When dealing with family (or friends) to whom you’re having a hard time getting through, ask if you can speak with them privately. Avoid being defensive about your food choices. Instead, tell them how much you care about them and how much their support means to you. Let them know how happy it would make you to have them in your corner. If you need to, gently remind them that it makes things much harder on you when they persist.
When it’s appropriate, bring food to share. Take one or two things that you love to eat and that make you feel like a million bucks. Make sure it’s something everybody else will enjoy, too. This ensures you have a couple of options.
My staples are amazing dairy/grain-free meatballs that are to die for, as well as a humongous tossed salad. If you’ve ever invited me to a dinner party, you already know the meatballs I’m talking about, you’ve eaten them and loved them.
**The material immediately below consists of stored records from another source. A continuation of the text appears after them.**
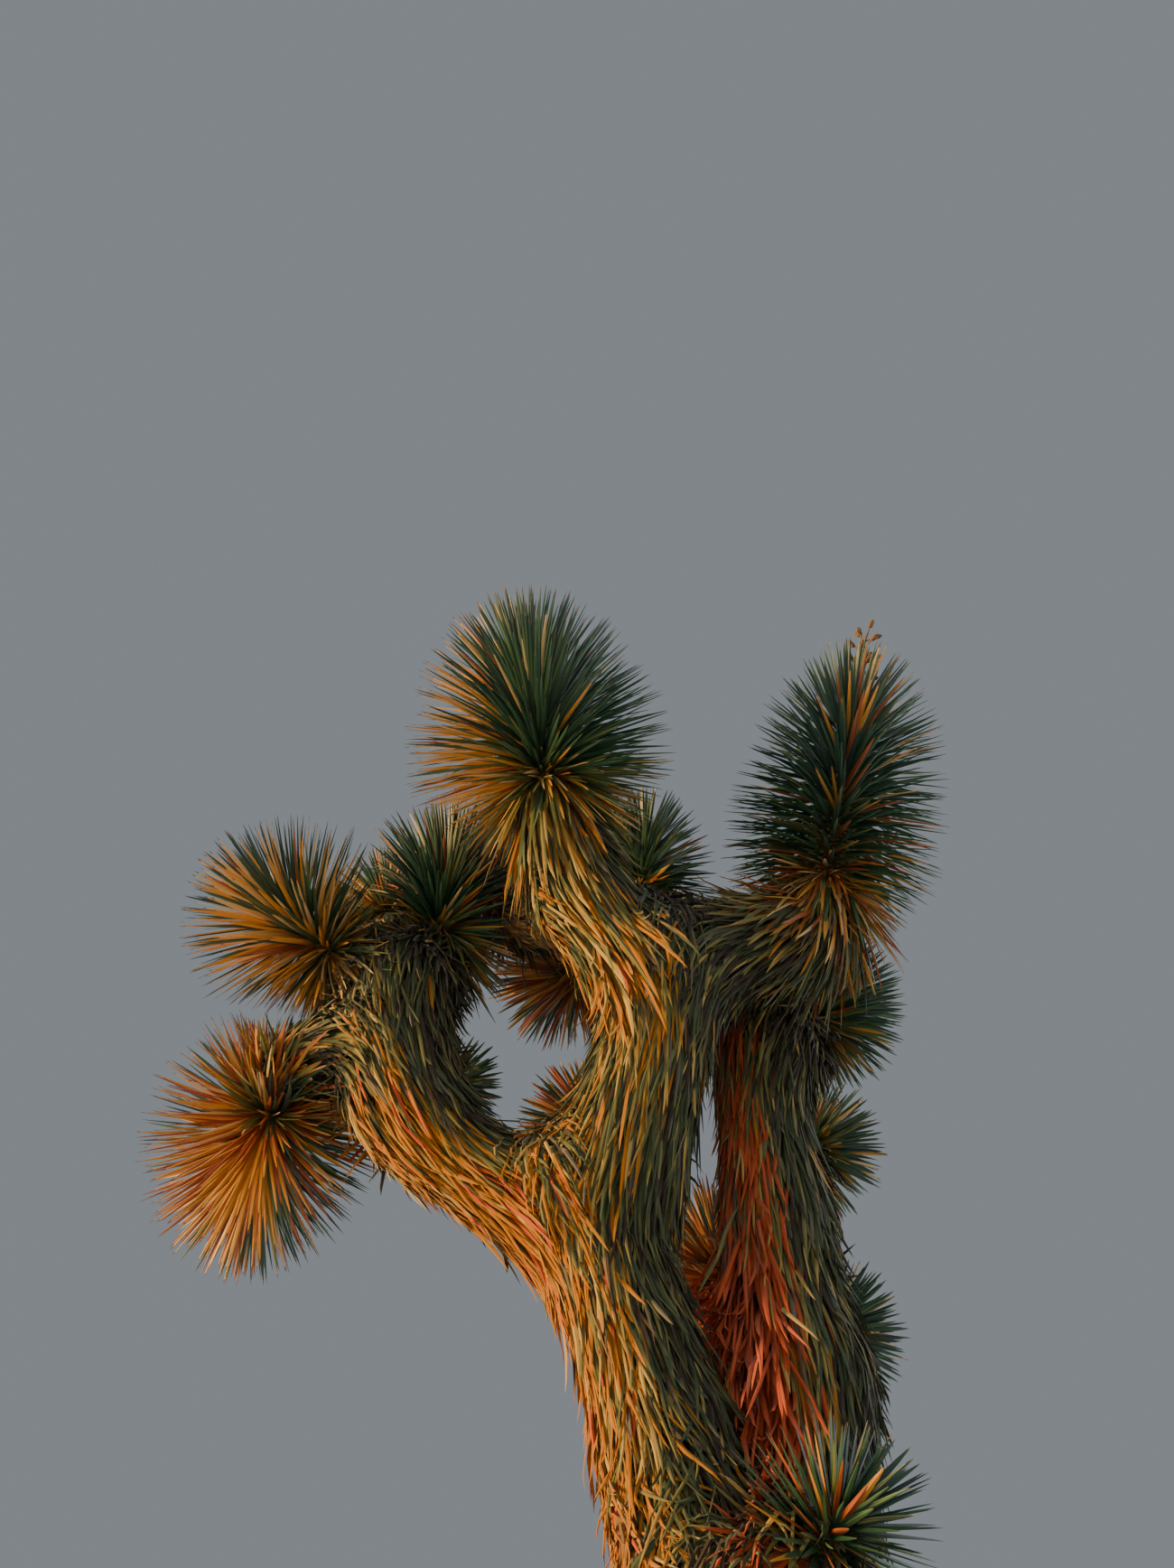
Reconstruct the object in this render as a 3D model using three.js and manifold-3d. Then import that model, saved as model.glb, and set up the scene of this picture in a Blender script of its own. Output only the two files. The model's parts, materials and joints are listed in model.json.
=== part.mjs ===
// A joshua tree: one leaning trunk shaggy with dead leaves, thick forking boughs,
// and a head of stiff dagger leaves at the end of every bough.
// Millimetres, +Z up. The origin is the middle of the flat cut under the trunk.
import * as THREE from "three";
import { mergeVertices } from "three/addons/utils/BufferGeometryUtils.js";
import Module from "manifold-3d";

const wasm = await Module();
wasm.setup();

// Sizes that every limb shares.
const CLEARANCE = 0.3; // gap left between two pieces that meet
const PATH_STEPS = 24; // straight steps that a limb's centre line is walked in
const TRUNK_LATE = 3; // the trunk keeps its foot's direction and turns near its tip
const FLARE_WIDTH = 85; // how far the root flare stands out at the ground
const FLARE_HEIGHT = 130; // height in which the flare fades to about a third
const LOBES = 5; // swellings round the foot, one over each main root
const LOBE_DEPTH = 0.13;
const RIDGE_DEPTH = 9; // how far the ridges of the bare bark stand out, in line with the lobes below
const RIDGE_TWIST = 420; // height in which they wind by one radian
const THATCH_START = 550; // height at which the dead leaves begin
const THATCH_WHOLE = 1350; // height from which they cover the trunk
const TIER = 136; // the trunk's dead leaves hang in uneven tiers about this far apart
const TIER_DEPTH = 12; // how far the lower edge of a tier stands out
const TIER_BACK = 0.87; // share of a tier at which it has come back to the plain trunk
const TUFTS = 5; // tufts round each tier, set between those of the next
const FOOT_WIDTH = 0.74; // a bough starts this much slimmer, hidden inside its parent
const FOOT_SHARE = 0.22; // and has its full width at this share of its length

// Sizes that every head shares.
const GOLDEN_TURN = THREE.MathUtils.degToRad(137.508);
const CORE_SHARE = 0.37; // packed leaf bases inside a head, as a share of its reach
const CORE_SIDES = 9;
const ROOT_OFFSET = 26; // leaves are rooted on a stem of about this radius
const GREEN_LEAVES = 31;
const SKIRT_LEAVES = 7; // dead leaves folded back under a head
const WIDEST_ANGLE = 108; // degrees from the stem of the lowest green leaves
const TIP_ANGLE = 9;
const LONG_STEM = 0.8; // how strongly a long stem holds its leaves wide
const SKIRT_ANGLES = [122, 143];
const SKIRT_LENGTH = 0.68; // share of the head's reach
const YOUNG_LENGTH = 0.84; // the youngest leaves reach this share of the head's reach
const LEAF_HALF_WIDTH = 15;
const LEAF_HALF_THICKNESS = 6;
const LEAF_SHOULDER = 0.38; // where along its length a leaf is widest
const SHORTEST_LEAF = 0.55; // a leaf cut shorter than this by its neighbours is left out
const LIMB_ROOM = 3; // room between a leaf's edge and a limb's surface
const HEAD_ROOM = 0.1; // share of the reach that is left free between two heads

// Each limb leaves its parent's centre line at the share "at" of the way along, in the direction
// "foot", and has turned to the direction "tip" at its end; "bends" are directions in between, evenly
// spread. A direction is a compass angle from +X towards +Y and a rise above the horizon, in
// degrees. Radius is at the foot and at the tip, with the thatch of dead leaves. A limb that others
// grow from ends in a rounded knuckle.
const LIMBS = [
  { name: "trunk", foot: [11, 87.8], tip: [218, 64], length: 3145, radius: [152, 114], sides: 15, knuckle: true },
  { name: "right_stem", parent: "trunk", at: 0.66, foot: [7, 54], bends: [[-113, 81]], tip: [-72, 71], length: 1605,
    radius: [114, 108], sides: 12, steps: 11, knuckle: true },
  { name: "left_bough", parent: "trunk", at: 0.97, foot: [-168, 14], bends: [[-163, 30]], tip: [-146, 56], length: 565,
    radius: [104, 98], sides: 11, steps: 6, knuckle: true },
  { name: "left_bough_upper", parent: "left_bough", at: 0.97, foot: [-113, 64], tip: [-90, 72], length: 290,
    radius: [98, 90], sides: 11, steps: 5, knuckle: true },
  { name: "centre_bough", parent: "trunk", at: 0.97, foot: [-61, 33], tip: [-74, 69], length: 600,
    radius: [138, 122], sides: 12, steps: 6, knuckle: true },
  { name: "bough_top", parent: "centre_bough", at: 0.95, foot: [-151, 22], bends: [[-124, 37]], tip: [-105, 51], length: 570,
    radius: [112, 84], sides: 10, steps: 7 },
  { name: "bough_right", parent: "centre_bough", at: 1, foot: [-3, 27], bends: [[-3, 27], [-3, 27]], tip: [-70, 47],
    length: 515, radius: [125, 98], sides: 10, steps: 8 },
  { name: "bough_leader", parent: "centre_bough", at: 0.98, foot: [113, 55], tip: [-76, 65], length: 505,
    radius: [95, 75], sides: 10, steps: 6 },
  { name: "bough_under_fork", parent: "bough_leader", at: 0.25, foot: [122, 59], tip: [138, 46], length: 390,
    radius: [75, 62], sides: 9, steps: 5 },
  { name: "bough_far_middle", parent: "bough_top", at: 0.45, foot: [128, 33], tip: [180, 78], length: 615,
    radius: [75, 60], sides: 9, steps: 7 },
  { name: "bough_left", parent: "left_bough_upper", at: 0.85, foot: [174, 46], tip: [-152, 25], length: 230,
    radius: [82, 72], sides: 9, steps: 4 },
  { name: "bough_low_left", parent: "left_bough_upper", at: 0.3, foot: [-161, 13], tip: [108, -3], length: 400,
    radius: [75, 65], sides: 9, steps: 6 },
  { name: "bough_inner_left", parent: "left_bough_upper", at: 0.97, foot: [-6, 60], tip: [-75, 72], length: 195,
    radius: [80, 70], sides: 9, steps: 3 },
  { name: "bough_far_left", parent: "left_bough_upper", at: 0.7, foot: [135, 65], tip: [-135, 82], length: 605,
    radius: [60, 55], sides: 9, steps: 6 },
  { name: "bough_elbow", parent: "left_bough", at: 0.8, foot: [145, 55], tip: [49, 56], length: 380,
    radius: [70, 55], sides: 9, steps: 5 },
  { name: "bough_back_middle", parent: "trunk", at: 0.98, foot: [48, 63], tip: [117, 62], length: 660,
    radius: [85, 70], sides: 9, steps: 6 },
  { name: "bough_back_gap", parent: "right_stem", at: 0.45, foot: [102, 56], tip: [96, 63], length: 790,
    radius: [80, 65], sides: 9, steps: 5 },
  { name: "bough_right_stem", parent: "right_stem", at: 0.95, foot: [21, 50], tip: [21, 65], length: 340,
    radius: [90, 70], sides: 9, steps: 5 },
  { name: "bough_back_right", parent: "right_stem", at: 0.66, foot: [72, 63], tip: [41, 62], length: 660,
    radius: [80, 68], sides: 9, steps: 5 },
  { name: "bough_low_right", parent: "right_stem", at: 0.46, foot: [114, 53], tip: [40, 38], length: 505,
    radius: [70, 60], sides: 9, steps: 5 },
  { name: "bough_trunk_shoot", parent: "trunk", at: 0.69, foot: [-29, 57], tip: [-41, 23], length: 260,
    radius: [65, 55], sides: 9, steps: 4 },
];

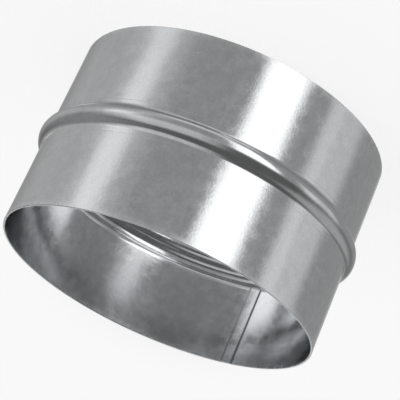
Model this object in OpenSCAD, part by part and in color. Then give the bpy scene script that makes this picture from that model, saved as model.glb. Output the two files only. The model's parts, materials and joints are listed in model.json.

Yes, the meatballs in this picture are the real deal—Jen’s Famous Meatballs.
Food is often a hot topic when I’m around. Most of my friends, and friends of friends, know that I’m in the health and fitness industry. Discussing diet and different nutritional approaches inevitably comes up.
Considering that this is a passion of mine, I am always open to talking about it, but I have one cold, hard rule: I will not discuss food over a meal.
If somebody really wants to further discuss nutrition with you, and you feel like elaborating, do so, but do it after eating time.
“I’m more than happy to talk about this. Let’s pick it up again after dinner!”
People pressure others into eating certain things for different reasons. It could be because the food is so delicious that they want you to enjoy it too. Or it may help them feel better about their choices to see other people indulging as well.
Ultimately, it’s your body, and you decide when and what you feed it.